SUPPLIED DATA:

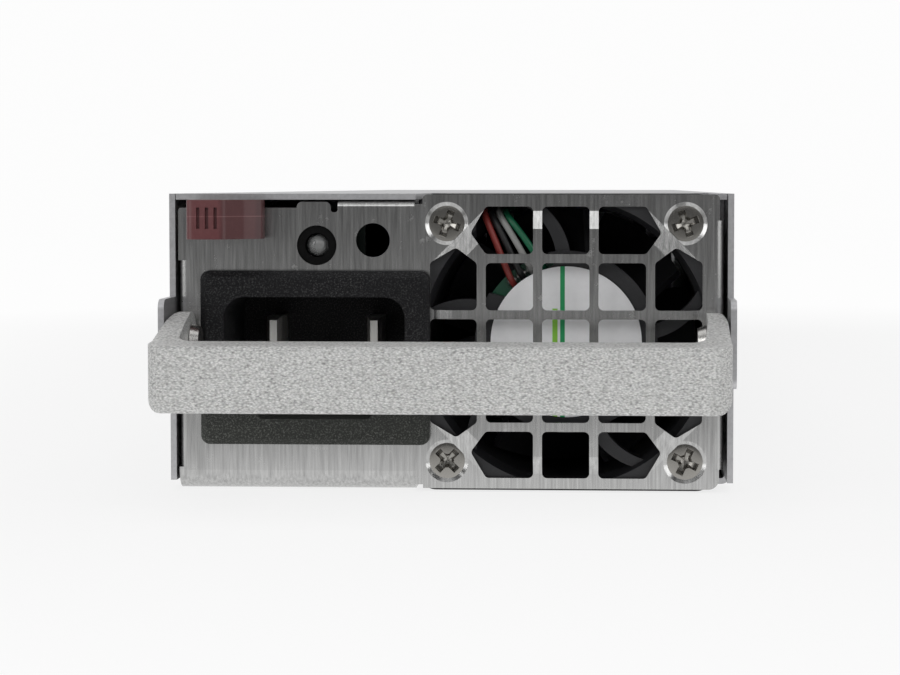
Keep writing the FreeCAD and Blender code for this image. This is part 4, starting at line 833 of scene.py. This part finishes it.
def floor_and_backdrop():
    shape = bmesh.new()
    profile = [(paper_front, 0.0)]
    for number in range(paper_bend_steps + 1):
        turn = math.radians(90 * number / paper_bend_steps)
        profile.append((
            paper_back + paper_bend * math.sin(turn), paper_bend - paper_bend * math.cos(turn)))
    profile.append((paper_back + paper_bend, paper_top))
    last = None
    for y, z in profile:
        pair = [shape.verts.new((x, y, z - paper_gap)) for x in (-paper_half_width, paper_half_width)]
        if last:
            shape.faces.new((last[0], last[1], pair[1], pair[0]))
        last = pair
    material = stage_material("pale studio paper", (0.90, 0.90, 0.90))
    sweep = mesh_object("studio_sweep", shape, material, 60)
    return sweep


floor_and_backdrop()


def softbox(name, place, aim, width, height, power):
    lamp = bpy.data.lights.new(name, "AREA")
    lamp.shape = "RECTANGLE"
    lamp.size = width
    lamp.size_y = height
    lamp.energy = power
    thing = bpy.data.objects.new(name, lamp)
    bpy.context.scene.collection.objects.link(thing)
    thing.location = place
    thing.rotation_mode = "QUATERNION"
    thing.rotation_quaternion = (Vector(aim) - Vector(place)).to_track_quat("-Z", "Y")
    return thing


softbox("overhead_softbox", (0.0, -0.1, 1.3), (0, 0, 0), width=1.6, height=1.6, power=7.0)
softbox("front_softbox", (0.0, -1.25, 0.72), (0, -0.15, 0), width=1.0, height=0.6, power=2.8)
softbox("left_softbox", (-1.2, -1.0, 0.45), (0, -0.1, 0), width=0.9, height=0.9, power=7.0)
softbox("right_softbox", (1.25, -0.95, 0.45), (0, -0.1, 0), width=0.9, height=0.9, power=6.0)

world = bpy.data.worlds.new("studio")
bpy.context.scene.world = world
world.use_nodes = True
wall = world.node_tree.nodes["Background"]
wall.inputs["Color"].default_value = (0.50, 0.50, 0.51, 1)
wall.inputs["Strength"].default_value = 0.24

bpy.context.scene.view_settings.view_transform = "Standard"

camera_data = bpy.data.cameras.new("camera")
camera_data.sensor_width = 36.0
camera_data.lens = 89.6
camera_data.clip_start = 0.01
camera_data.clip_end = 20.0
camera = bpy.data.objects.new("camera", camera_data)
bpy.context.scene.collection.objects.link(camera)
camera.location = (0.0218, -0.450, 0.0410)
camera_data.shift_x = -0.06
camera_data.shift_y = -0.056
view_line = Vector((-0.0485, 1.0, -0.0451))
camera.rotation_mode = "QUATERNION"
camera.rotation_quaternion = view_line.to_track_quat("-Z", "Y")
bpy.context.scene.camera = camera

WHAT TO WORK ON: Quote the listing in full, please, keeping every line exact.

ANSWER IN FULL:
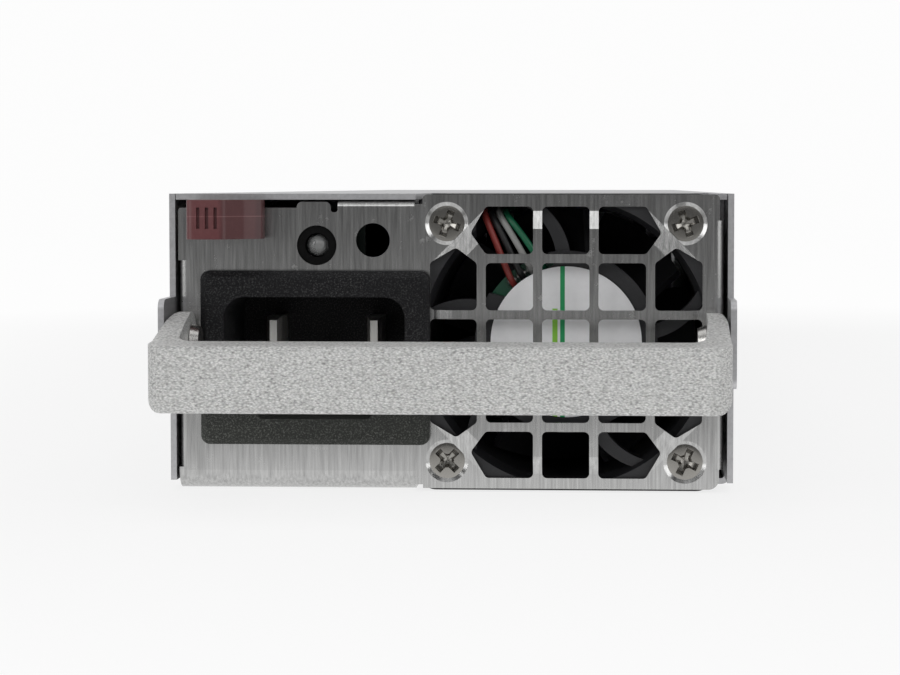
Keep writing the FreeCAD and Blender code for this image. This is part 4, starting at line 833 of scene.py. This part finishes it.
def floor_and_backdrop():
    shape = bmesh.new()
    profile = [(paper_front, 0.0)]
    for number in range(paper_bend_steps + 1):
        turn = math.radians(90 * number / paper_bend_steps)
        profile.append((
            paper_back + paper_bend * math.sin(turn), paper_bend - paper_bend * math.cos(turn)))
    profile.append((paper_back + paper_bend, paper_top))
    last = None
    for y, z in profile:
        pair = [shape.verts.new((x, y, z - paper_gap)) for x in (-paper_half_width, paper_half_width)]
        if last:
            shape.faces.new((last[0], last[1], pair[1], pair[0]))
        last = pair
    material = stage_material("pale studio paper", (0.90, 0.90, 0.90))
    sweep = mesh_object("studio_sweep", shape, material, 60)
    return sweep


floor_and_backdrop()


def softbox(name, place, aim, width, height, power):
    lamp = bpy.data.lights.new(name, "AREA")
    lamp.shape = "RECTANGLE"
    lamp.size = width
    lamp.size_y = height
    lamp.energy = power
    thing = bpy.data.objects.new(name, lamp)
    bpy.context.scene.collection.objects.link(thing)
    thing.location = place
    thing.rotation_mode = "QUATERNION"
    thing.rotation_quaternion = (Vector(aim) - Vector(place)).to_track_quat("-Z", "Y")
    return thing


softbox("overhead_softbox", (0.0, -0.1, 1.3), (0, 0, 0), width=1.6, height=1.6, power=7.0)
softbox("front_softbox", (0.0, -1.25, 0.72), (0, -0.15, 0), width=1.0, height=0.6, power=2.8)
softbox("left_softbox", (-1.2, -1.0, 0.45), (0, -0.1, 0), width=0.9, height=0.9, power=7.0)
softbox("right_softbox", (1.25, -0.95, 0.45), (0, -0.1, 0), width=0.9, height=0.9, power=6.0)

world = bpy.data.worlds.new("studio")
bpy.context.scene.world = world
world.use_nodes = True
wall = world.node_tree.nodes["Background"]
wall.inputs["Color"].default_value = (0.50, 0.50, 0.51, 1)
wall.inputs["Strength"].default_value = 0.24

bpy.context.scene.view_settings.view_transform = "Standard"

camera_data = bpy.data.cameras.new("camera")
camera_data.sensor_width = 36.0
camera_data.lens = 89.6
camera_data.clip_start = 0.01
camera_data.clip_end = 20.0
camera = bpy.data.objects.new("camera", camera_data)
bpy.context.scene.collection.objects.link(camera)
camera.location = (0.0218, -0.450, 0.0410)
camera_data.shift_x = -0.06
camera_data.shift_y = -0.056
view_line = Vector((-0.0485, 1.0, -0.0451))
camera.rotation_mode = "QUATERNION"
camera.rotation_quaternion = view_line.to_track_quat("-Z", "Y")
bpy.context.scene.camera = camera